Nirmal Purja. Invernale al K2 2020-2021. Foto: Sandro G.H. Fonte: facebook
‘Nims’: “È ora che l’intera comunità alpinistica si sostenga a vicenda e accolga gli scalatori Nepalesi e Pakistani nella stessa confraternita degli scalatori d’Elite di tutto il mondo, senza alcun pregiudizio…”
Rattristato per le recenti polemiche che hanno investito la prima salita l’invernale del K2, con accuse ingiuriose ai nepalesi di aver tagliato le corde fisse, Nirmal Purja, leader del team che il 16 gennaio scorso ha firmato la storica impresa, ieri ha pubblicato un nuovo post sui suoi canali social in cui ha fornito ulteriori dettagli sulla scalata e invitato la comunità alpinistica internazionale ad unirsi, sostenendo senza pregiudizi gli scalatori Nepalesi e Pakistani.
“Desidero rivolgermi ad alcuni commenti su una metafora che ho usato nel post di ieri e correggere alcuni dettagli emersi sulle corde fisse. Il termine “perdente” vale per la negatività nella vita in generale e certamente non per alcun individuo. Solitamente cerco di non sprecare le mie energie in negatività ma in questo caso, poiché si tratta di totali bugie e mi preoccupo per le persone a cui tengo, ritengo sia importante fornire ulteriori commenti.
La nostra squadra di scalatori nepalesi ha fissato le corde dal Campo 1 alla cima (mentre la squadra di Ali [Sadpara] ha fissato le corde dal Campo Base fino al Campo 1). Non siamo stati pagati da nessuno per rischiare la vita e per trasportare e fissare quelle migliaia di metri di corde che alla fine sono state utilizzate da tutti quelli che sono andati oltre il Campo 1. Solitamente, clienti e altri scalatori pagano anche le corde fisse da sistemare. Talvolta ci si accorda per attrezzare la via. Anche in questo caso, dipende da vari fattori e non è così semplice come potrebbe sembrare. Quindi, era importante per noi avere un team autosufficiente per operare efficacemente in condizioni così estreme e non affidarci ad altri. Non tutti comprendono la portata della scalata sul K2. Abbiamo lavorato gratis e siamo stati felici di farlo, così come ci siamo sentiti di farlo per tutti coloro che al Campo Base guardavano verso la vetta.

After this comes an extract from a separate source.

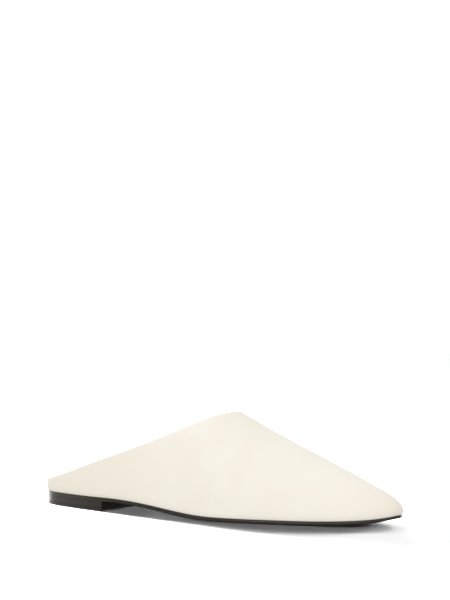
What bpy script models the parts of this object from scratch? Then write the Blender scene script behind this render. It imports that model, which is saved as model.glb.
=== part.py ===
"""Backless flat slipper, right shoe: leather upper, outsole, heel block, top lift and insole.

Run with blender --background --python part.py, or from Blender's text editor.

Frame: +X runs from heel to toe, +Y to the medial (inner) side, +Z up from the floor. The origin is
the middle of the shoe's box, on the floor. The form is worked out in millimetres, measured from the
back of the heel, and turned into metres when each mesh is made.
"""

import bpy
import bmesh
import numpy as np

MM = 0.001

# Overall form, the outline of the last at the feather line, where the upper meets the outsole
FORM_LENGTH = 264.4
SOLE_STEP = 0.2  # outsole edge outside the feather line
SWELL = 1.25  # how far the upper stands out over its foot
SWELL_RISE = 1.7  # height over which it does so
SWELL_FADE = 40.0  # height over which it comes back to the form

# Heights
HEEL_SEAT = 6.0  # underside of the outsole over the heel
TOE_SPRING = 3.8  # rise of the sole from the tread to the toe tip, as an even curve
TOE_TIP_RISE = 1.0  # how much more the last of the tip turns up
TIP_POWER = 10  # power of that turn, which keeps it to the very tip
OUTSOLE_THICKNESS = 2.4
TOE_THINNING = 1.2  # how much thinner the outsole is at the toe tip
GAP = 0.3  # between pieces that touch on the real shoe
WALL = 1.7  # upper leather with its lining
INSOLE_THICKNESS = 1.8
TOP_LIFT_THICKNESS = 1.7

# Places along the form
HEEL_BREAST = 65.5
WAIST_START = 60.0
BALL_START = 161.0
TREAD_END = 205.0
THINNING_START = 240.0

# Widths of turned-in and set-back edges
LASTING_MARGIN = 8.0
INSOLE_INSET = 2.3
INSOLE_TOE_INSET = 3.0  # further in at the toe, where the wall leans over it
INSOLE_TOE = 240.0
INSOLE_EDGE = 0.4
SPINE_FROM_HEEL = 24.0
SPINE_FROM_TOE = 22.0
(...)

Quando siamo tornati dalla vetta, avevo le dita congelate e alcuni membri della nostra squadra si sono lamentati del freddo e delle loro stesse condizioni di congelamento. Stavamo letteralmente cercando di tornare al Campo 3 il più velocemente possibile – Sapevamo che la velocità era la nostra unica possibilità. Inoltre, stavamo scendendo al buio usando le torce dove la temperatura percepita sembrava essere inferiore a -60 (a causa del vento). E come detto prima, la nostra unica speranza per la sopravvivenza era scendere dalla montagna il più velocemente possibile.
Mentre scendevamo in fretta, le corde che abbiamo sistemato fino al vertice. solo con il nostro sforzo, erano tutte stese e intatte, in modo che anche altri scalatori potessero utilizzarle. Non potevamo perdere nemmeno un secondo sulle pendici, perché le condizioni erano troppo pericolose.
Sono ancora in lutto per aver perso cari amici sul K2 quest’anno, e non passa giorno in cui io preghi per le loro famiglie e i loro cari, poiché tutti eravamo parte della comunità alpinistica. Principalmente, mi mancherà il mio caro amico e fratello maggiore, Ali Sadpara. Da oggi, tutti i nostri festeggiamenti e meriti sembrano vuoti quando pensiamo a lui e ai nostri anni passati insieme sulle montagne. È ora che l’intera comunità alpinistica si sostenga a vicenda e accolga gli scalatori Nepalesi e Pakistani nella stessa confraternita degli scalatori d’Elite di tutto il mondo senza alcun pregiudizio. Per troppo tempo, ho visto gli scalatori Nepalesi e Pakistani condividere la medesima frustrante sensazione di essere degli “aiutanti” senza vedersi riconoscere nulla, quando si trattava di scalare gli 8000. Facciamolo ora e andiamo avanti.
“Scalatori di tutto il mondo, uniamoci. Non abbiamo nulla da perdere se non la nostra reciproca stima”.